Motivated by the aforementioned concerns, our group research is focused on Hardware and Software Co-design of Energy-efficient and High-Performance Processing-in-Memory (PIM) Platforms, leveraging innovations from device, circuit, architecture, and Algorithm to integrate memory and logic to break the existing memory and power walls and dramatically increase computing efficiency of today’s non-Von-Neumann computing systems.
1.jpg
3.jpg
2.jpg
2. Low Power and Area-Efficient Processing-in-Sensor Unit for IoT
Nowadays, billions of interconnected smart IoT devices are gathering, analyzing, and distributing data all around the world. However, nearly 90% of the data generated by the IoT is not analyzed or processed, mainly due to the insufficient computing ability of area- and power-restricted small IoT device computing systems. In this domain, always-on smart-sensing visual systems are widely used in edges, such as wearable devices, etc. While low-power CMOS image sensors and processing circuits are both explored, the separate optimizations on these two components are still far from reaching the system power budget. This comes from the fact that the humongous amount of energy is consumed on analog-to-digital conversion (ADC) of raw images. 

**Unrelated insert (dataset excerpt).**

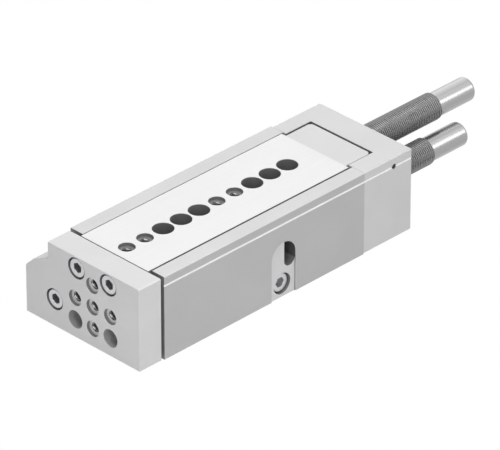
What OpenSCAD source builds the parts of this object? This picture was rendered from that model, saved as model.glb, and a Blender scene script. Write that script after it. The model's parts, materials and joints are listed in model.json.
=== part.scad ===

Motivated by these challenges, our group develops novel processing-in-sensor platforms (ASIC/FPGA/Accelerator) to diminish the power consumption of data conversion/transmission by co-integrating image sensors and processing circuits in a single chip to generate the preprocessed information. 

Our group mainly focuses on two main research directions:
(1) exploring ultra-low-power area-efficient multi-mode Processing-in-Sensor Unit (PSU) based on non-volatile memories for next-generation embedded IoT computing system supporting edge extraction, DCNN's first layer processing, and imaging,
(2) realizing the concept of normally-off computing and rollback by integrating the non-volatility and instant wake-up features of non-volatile memories. This allows PSU to first keep data available and safe, even after a power-off, and then return to a previously valid state in the case of an execution error or a power failure.
11.jpg
3. Rethinking Hardware Security Solution for Emerging Non-volatile Memories
The non-volatile PIM platforms act as a double-sided sword for hardware security. On the one hand, NVMs impose new security challenges, which can be leveraged by adversaries to launch new attacks. For instance, considering spin-based devices, without any circuit modifications an adversary can run Trojan-like attacks by manipulating the magnetic field or thermal conditions or through picking up power signature by the side-channel attack to reverse engineer the in-memory operation. On the other hand, such PIM designs can facilitate introducing new hardware security solutions and countermeasures. In particular, we explore the new PIM-enhanced circuit/architectures security solutions for circuit obfuscation and side-channel attack prevention. Our research entails two main directions:
(1) investigating various attack models and how to leverage various PIM designs circuit/architecture approaches for security vulnerabilities mitigation, and
(2) exploring how to leverage various PIM designs based on VMs and NVMs to efficiently develop an ultra-parallel in-memory technique for hardware security.
4. Adaptive Learning for Edge AI Computing IoT Systems
With the recent breakthroughs of AI almost simultaneously in all its sub-fields, such as machine learning, computer vision, speech recognition, natural language processing, and robotics, etc., the powerful AI-based data processing methodologies are widely deployed to IoT systems that could effectively analyze big data collected by distributed IoT nodes to gain a better understanding about these data and provide intelligent decisions without too much human intervention. However, due to resource-limited processor in IoT node, the sensed data inevitably are sent back to back-end cloud or edge servers for AI-based data processing, which may cause big data accumulated in back-end servers, long response time due to the distance between IoT devices and back-end server, network congestion and unreliability when large amount of IoT devices are connected, security concerns during data transmission, etc. Furthermore, in typical IoT systems, each IoT node is distributed at different locations, taking inputs from different environment, dealing with dynamic user requirements/patterns, and interacting with ever-changing physical word. It then requires the AI in IoT system to be domain-specific and continuously learning from its working environment. Considering these challenges and requests, our group explores a new IoT edge-server collaborative AI computing system where DNN inference computation is deployed in local IoT edge, while novel domain adaptive and continuous learning methodologies are incorporated in the back-end server for the training of individual IoT domains. Our research entails two main directions:
1) energy- and cost-efficient DNN accelerator deployment into IoT node for inference computing using a new automated weight compress technology, and
2) novel domain-adaptive and continuous learning without catastrophic forgetting AI algorithms in back-end server, which works as long as there are representative input data of the target domain no matter they are labeled or not.